Available in three-door, short-wheelbase Defender 90 and five-door, long-wheelbase Defender 110 bodystyles, Hard Top models eschew rear passenger seats for greater cargo capacity, while retaining the standard car’s off-road capabilities.
Hard Top prices start from £35,820 for the 90 and £43,012 for the 110. Both versions will launch with a choice of D200, D250 and D300 Ingenium diesel engines and intelligent four-wheel drive.
The Hard Top 90 has a total load capacity of 1355 litres, while the 110 can carry 2059 litres. The load area is separated from the passenger compartment by a full-height partition, with underfloor stowage designed to maximise cargo space. The commercial Defender is also able to tow up to 3500kg, and can be fitted with an optional third central jump seat for greater crew flexibility. Customers are also able to add their own bespoke signage using the blank side panels.
The Defender Hard Top revives the Hard Top name first used by the British brand in 1950 when a removable roof was introduced for the Series 1 Land Rover, and is being developed by Land Rover’s Special Vehicle Operations division.
“Land Rover Defenders have always thrived in the harshest environments,” SVO boss Michael van der Sande said. “Whether for commercial or recreational use, the Defender Hard Top is a true no-nonsense vehicle that will take whatever is thrown at it, or in it.”

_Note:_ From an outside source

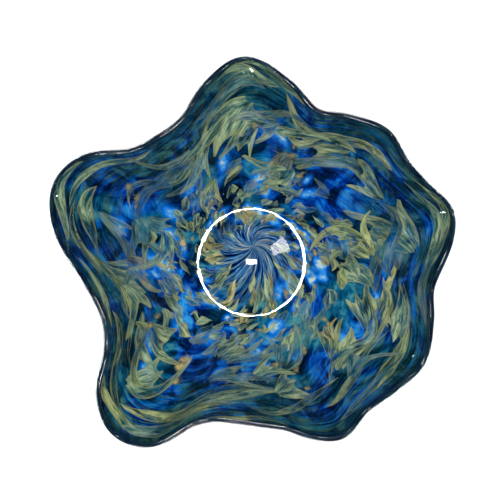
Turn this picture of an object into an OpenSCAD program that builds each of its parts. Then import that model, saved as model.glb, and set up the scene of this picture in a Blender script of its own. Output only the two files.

Both 90 and 110 Hard Top models use independent coil-sprung suspension, with electronic air suspension optional on the larger model.
Both have 291mm ground clearance, while the 110 offers maximum approach, breakover and departure angles of 38deg, 28deg and 40deg respectively, along with a 900mm wading depth. The ability to ford deep water is further aided by a special Wade mode as part of the Terrain Response 2 system.